All of these arguments, both for and against, focus on reliability and uncertainty; as if we can ask: is torture practical? Perhaps those who do not recognize this as a moral issue or will not acknowledge the moral culpability of a pro-torture stance could possibly be persuaded by a pragmatic argument against it. Maybe we should not use torture because it doesn’t really work that well. Still, it seems to be to be like saying, referring to that horrid psalm, “let us not dash their babies’ heads against the rocks because it doesn’t actually do anything to alleviate my anger and sense of injustice.” Why not just stand up and say we shall do this because it is immoral, it is wrong!

The ends never justify the means. As Thich Nhat Hanh says, there is no path to peace, peace is the path. You cannot murder and torture your way to peace and justice.
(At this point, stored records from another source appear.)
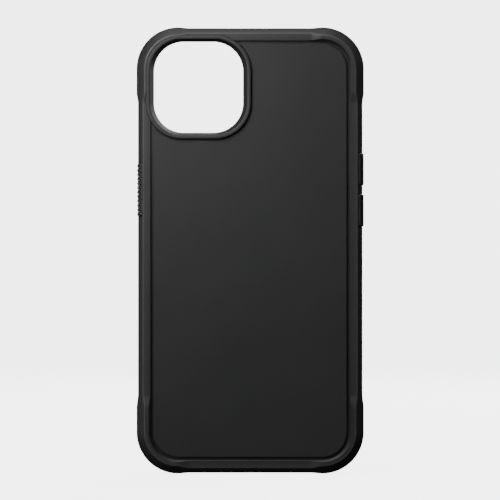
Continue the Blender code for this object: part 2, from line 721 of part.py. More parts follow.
build_case()
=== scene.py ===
"""Rugged phone case: the finished look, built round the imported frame.

The case stands upright with its open front facing +Y. Every shape is worked out in the case's plan
frame, which is (x across, height, depth): depth is 0 at the back of the phone and grows towards the
back of the case. PlanFrame turns it into the row frame, with its places read from the CAD boxes.
"""

import logging
import math
from dataclasses import dataclass, field
from enum import Enum

import bmesh
import bpy
import numpy as np
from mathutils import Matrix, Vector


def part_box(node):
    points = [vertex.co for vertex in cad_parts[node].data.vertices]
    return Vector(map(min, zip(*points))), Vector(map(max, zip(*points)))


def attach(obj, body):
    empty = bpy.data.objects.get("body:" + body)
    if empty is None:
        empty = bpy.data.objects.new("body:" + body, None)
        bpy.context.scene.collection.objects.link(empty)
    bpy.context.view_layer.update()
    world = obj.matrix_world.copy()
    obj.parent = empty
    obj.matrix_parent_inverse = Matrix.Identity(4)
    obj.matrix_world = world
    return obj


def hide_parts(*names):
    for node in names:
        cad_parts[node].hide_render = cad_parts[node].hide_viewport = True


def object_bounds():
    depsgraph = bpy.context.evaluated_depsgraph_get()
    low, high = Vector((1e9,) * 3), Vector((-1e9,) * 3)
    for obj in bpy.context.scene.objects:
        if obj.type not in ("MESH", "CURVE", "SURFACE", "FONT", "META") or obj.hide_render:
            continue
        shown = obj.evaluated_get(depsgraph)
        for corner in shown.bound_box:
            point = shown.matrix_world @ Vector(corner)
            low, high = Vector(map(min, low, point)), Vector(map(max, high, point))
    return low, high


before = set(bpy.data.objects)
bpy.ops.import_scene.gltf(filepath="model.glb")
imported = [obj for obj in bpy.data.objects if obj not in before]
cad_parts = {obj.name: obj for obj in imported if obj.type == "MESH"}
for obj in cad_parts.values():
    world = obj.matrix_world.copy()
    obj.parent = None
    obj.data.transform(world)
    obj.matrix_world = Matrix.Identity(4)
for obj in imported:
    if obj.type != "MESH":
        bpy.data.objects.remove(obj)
CAD_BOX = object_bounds()

LOG = logging.getLogger("phone_case")
MM = 0.001
NO_LENGTH = 1e-12


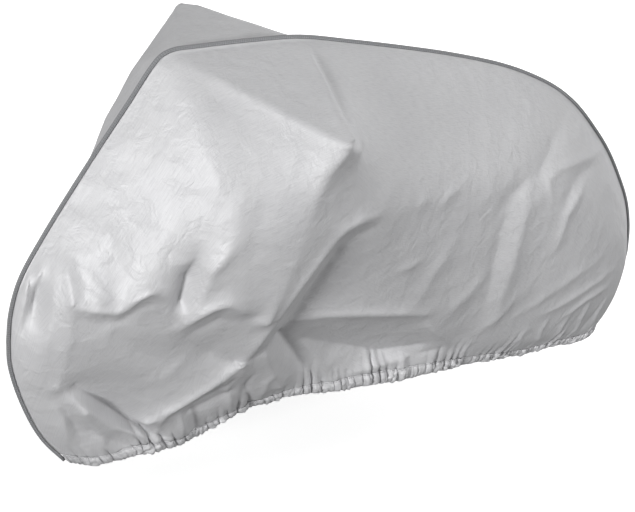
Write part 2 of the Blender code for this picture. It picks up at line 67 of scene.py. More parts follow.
# The gathered hem, from the front tip to the rear tip. columns: x, half-width y, z
hemCurve = (
    (800, 0, 98), (740, 45, 90), (640, 58, 100), (520, 55, 108),
    (410, 85, 140), (250, 120, 182), (60, 130, 186), (-150, 115, 176),
    (-330, 80, 152), (-480, 58, 118), (-640, 55, 105), (-760, 45, 88),
    (-850, 0, 90),
)

# How far the cloth stands from the middle plane before any fold, a row for each section.
# columns: share of the way from the front nose to the rear nose, then the half-width at each of the depths
depths = (0.0, 0.06, 0.16, 0.35, 0.62, 0.86, 1.0)  # share of the way from the seam to the hem
sections = (
    (0.00, 0.000, 0.000, 0.000, 0.000, 0.000, 0.000, 0.000),
    (0.06, 0.000, 0.014, 0.034, 0.060, 0.070, 0.060, 0.040),
    (0.16, 0.000, 0.028, 0.068, 0.120, 0.140, 0.105, 0.058),
    (0.26, 0.000, 0.040, 0.095, 0.165, 0.180, 0.125, 0.055),
    (0.33, 0.000, 0.045, 0.108, 0.180, 0.190, 0.135, 0.070),
    (0.39, 0.000, 0.048, 0.110, 0.180, 0.185, 0.150, 0.100),
    (0.46, 0.000, 0.046, 0.105, 0.170, 0.180, 0.155, 0.120),
    (0.54, 0.000, 0.044, 0.102, 0.160, 0.175, 0.155, 0.130),
    (0.64, 0.000, 0.042, 0.096, 0.150, 0.165, 0.148, 0.112),
    (0.76, 0.000, 0.036, 0.080, 0.130, 0.150, 0.128, 0.074),
    (0.88, 0.000, 0.024, 0.056, 0.092, 0.108, 0.092, 0.056),
    (0.96, 0.000, 0.010, 0.026, 0.046, 0.054, 0.048, 0.040),
    (1.00, 0.000, 0.000, 0.000, 0.000, 0.000, 0.000, 0.000),
)

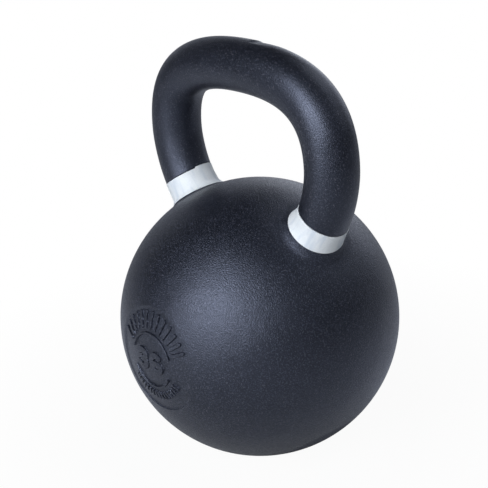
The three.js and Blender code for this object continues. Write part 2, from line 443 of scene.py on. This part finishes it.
def band_edge(side_name, edge_name, angle):
    """How far out of the ball an edge of a band runs, at each angle round its horn."""
    edge = BAND_EDGES[side_name][edge_name]
    lean = edge["outwards"] * np.cos(angle) + edge["back"] * np.sin(angle)
    turn = ((angle - math.radians(edge["meet"])) / FULL_TURN) % 1
    sagged = edge["sag"] * np.sin(angle - math.radians(edge["about"])) ** 2
    return edge["middle"] + lean + edge["step"] * turn - sagged


# ---------------------------------------------------------------- casting: the loop
def seat_rings(side_name, angle):
    """Reach and growth of each ring where the seat of a band is cut into the horn."""
    low = band_edge(side_name, "low", angle) - BAND_CLEARANCE
    high = band_edge(side_name, "high", angle) + BAND_CLEARANCE
    depth = BAND_PROUD - BAND_THICKNESS - BAND_CLEARANCE
    edge = SEAT_EDGE_ROUND
    part = ROUND_SHARE * edge
    lower_wall = [(low - edge, 0), (low - part, -part), (low, -edge), (low, depth)]
    floor = [(low + (high - low) * share, depth) for share in np.linspace(0, 1, SEAT_RINGS)[1:-1]]
    upper_wall = [(high, depth), (high, -edge), (high + part, -part), (high + edge, 0)]
    return lower_wall + floor + upper_wall


def half_loop_rings(side_name, angle):
    """Reach and growth of each ring of one half of the loop, from inside the ball to the grip's top."""
    seat = seat_rings(side_name, angle)
    first, last = seat[0][0], seat[-1][0]
    below = [(reach, 0) for reach in ROOT[side_name].ring_reaches(first)]
    above = []
    middle = last.mean()
    for reach in np.linspace(middle, HALF_LENGTH, round((HALF_LENGTH - middle) / LOOP_STEP))[1:]:
        above.append((reach + (last - middle) * (1 - smoothstep(reach, middle, middle + BAND_FADE)), 0))
    return [(-ROOT_BURIAL + 0 * angle, 0), *below, *seat, *above]


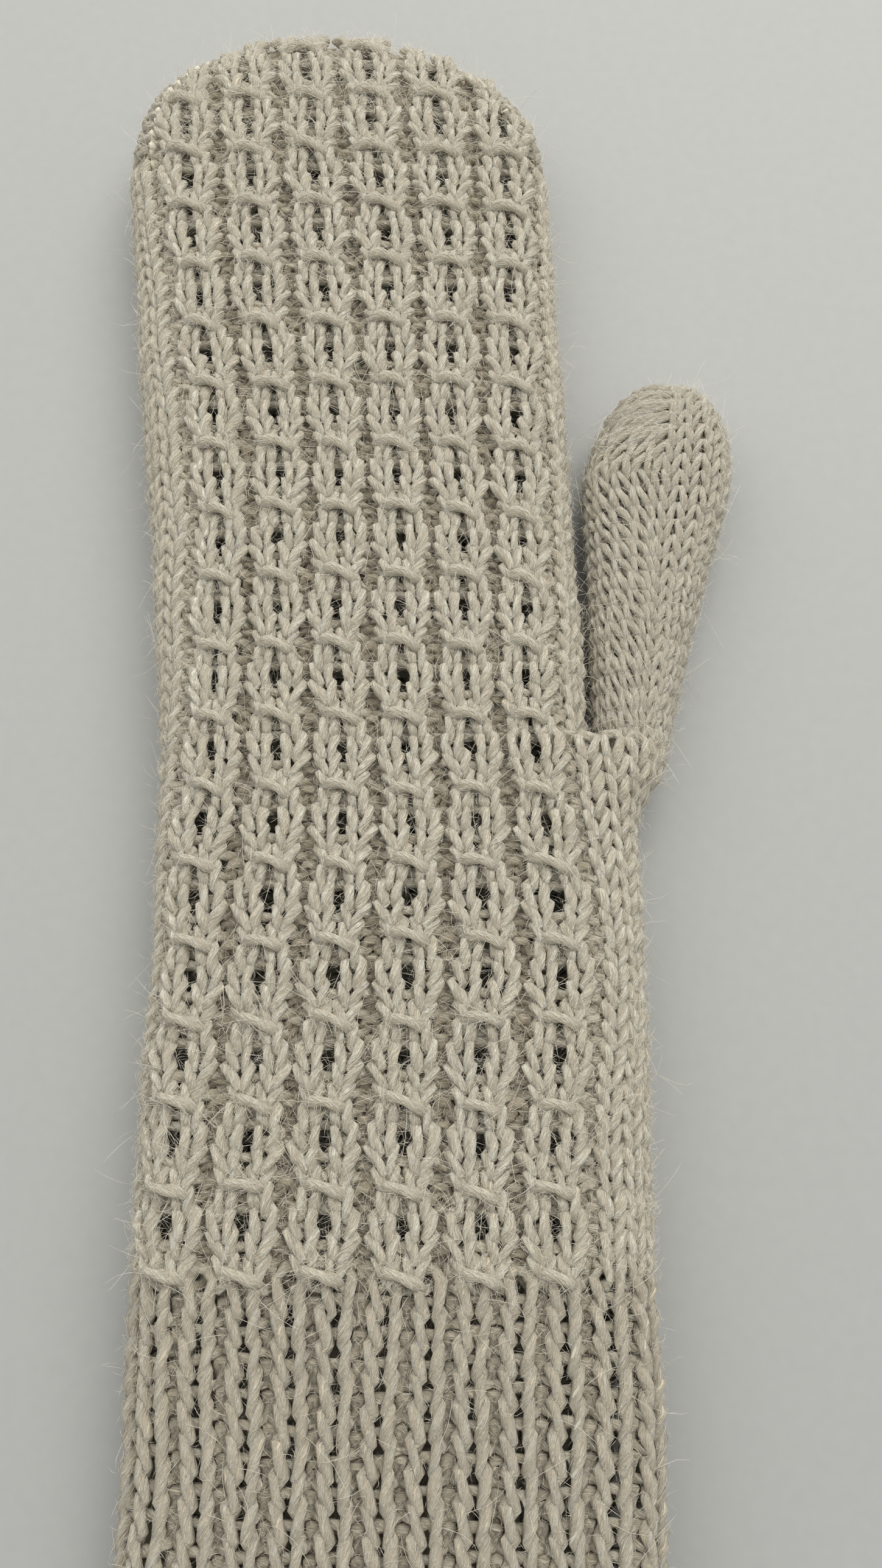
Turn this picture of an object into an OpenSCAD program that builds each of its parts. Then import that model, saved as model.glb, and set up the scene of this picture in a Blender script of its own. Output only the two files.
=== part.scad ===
// A knitted mitten lying flat: back of the hand up, fingertips along +Y, thumb on the +X side.
// The flat rest face is z = 0, and the origin is at the middle of the underside's outer box.

/* [Fabric] */
// Wall of knitted fabric, from the inside face to the tops of the stitches
wall = 3; // [2:0.25:4]
// Thickness of the flattened hand, rest face to back
thick = 18; // [16:0.5:24]
// How far the middle of the back stands above its edges
back_bulge = 1.5; // [0:0.25:3]
// Yarn thickness, as the woven-in ends show it
yarn_d = 2; // [1.5:0.25:3]
// Length of each woven-in yarn end
tail_len = 24; // [12:1:30]

/* [Widths] */
// Flat width of the ribbed cuff
cuff_w = 81; // [70:1:95]
// Flat width of the hand below the thumb
hand_w = 82; // [70:1:95]
// Flat width just above the thumb opening
finger_base_w = 74; // [62:1:84]
// Flat width where the crown starts
fingertip_w = 82; // [70:1:95]

/* [Lengths] */
// Ribbed cuff, cast-on edge to the first cabled round
cuff_len = 75; // [50:1:95]
// Cuff to the thumb opening
hand_len = 84.5; // [65:0.5:100]
// Thumb opening to the start of the crown
finger_len = 117; // [100:1:135]
// Rounded crown
crown_len = 34.5; // [25:0.5:45]
// Sideways lean of the finger tube towards the little finger, over finger_len
finger_lean = 9; // [0:0.5:14]
// Further lean over the crown
crown_lean = 5; // [0:0.5:8]
// Gathered stitches at the very tip
closure_len = 2; // [1:0.25:3]
// Cast-on edge
cast_on_len = 3; // [2:0.5:5]

/* [Thumb] */
// Widest part of the thumb
thumb_w = 27.4; // [22:0.2:34]
// Width at the root of the thumb
thumb_base_w = 13; // [11:0.5:18]
// Thickness of the thumb
thumb_thick = 16; // [13:0.5:20]
// Thumb opening to the widest part
thumb_len = 50; // [35:1:65]
// Rounded end of the thumb
thumb_tip_len = 23; // [15:1:30]
// Lean of the thumb away from the fingers, in degrees
thumb_lean = 8; // [4:1:20]
// Flare of the hand below the thumb opening
flare_len = 14; // [8:1:24]
// Space between thumb and fingers at the root
thumb_gap = 0.5; // [0.4:0.1:2]

/* [Stitch relief] */
// Raised columns of eyelet cables on the back
cable_columns = 6; // [4:1:8]
// Depth of the gutters between them
cable_depth = 1; // [0.5:0.1:1.5]
// Ribs across one side of the cuff
cuff_ribs = 12; // [8:2:16]
// Depth of the gutters between the ribs
rib_depth = 0.8; // [0.4:0.1:1.5]

/* [Folds] */
// Bend at the wrist, each way, in degrees
wrist_bend = 40; // [20:5:45]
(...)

You cannot uphold the rule of law by breaking it. You cannot defend the people’s unalienable rights to life and liberty by denying the same. You cannot affirm the inherent worth and dignity of a person if you are dehumanizing them and yourself through the act of torture.

That is, I think, the most significant part of the issue: that torture is dehumanizing. It is not only inflicting pain, it is a process of striping the humanity from a person. But imagine, for a moment, the character of a torturer: imagine the ways in which that person must also suppress aspects of their humanity, strip away compassion and empathy, ignore the fact that this is another human being at the other end of this electrical wire. Torture dehumanizes the victim and the perpetrator. In a way, it dehumanizes each of us for it is done in our name.

Torture is dehumanizing and immoral. Our country, any country should not be involved in such activities. There is no path to peace, peace is the path. Ends don’t justify the means – they corrupt the ends! If you use torture to accomplish peace then when you get there it will not be peace. Torture is always wrong; there are no exceptions. So, send a letter to your elected officials, write a letter to the editor, sign a petition, write a poem, discuss the topic with friends, cry, sing, pray, march, speak out, and rise up to be the conscience of our country.

In a world without end, may it be so.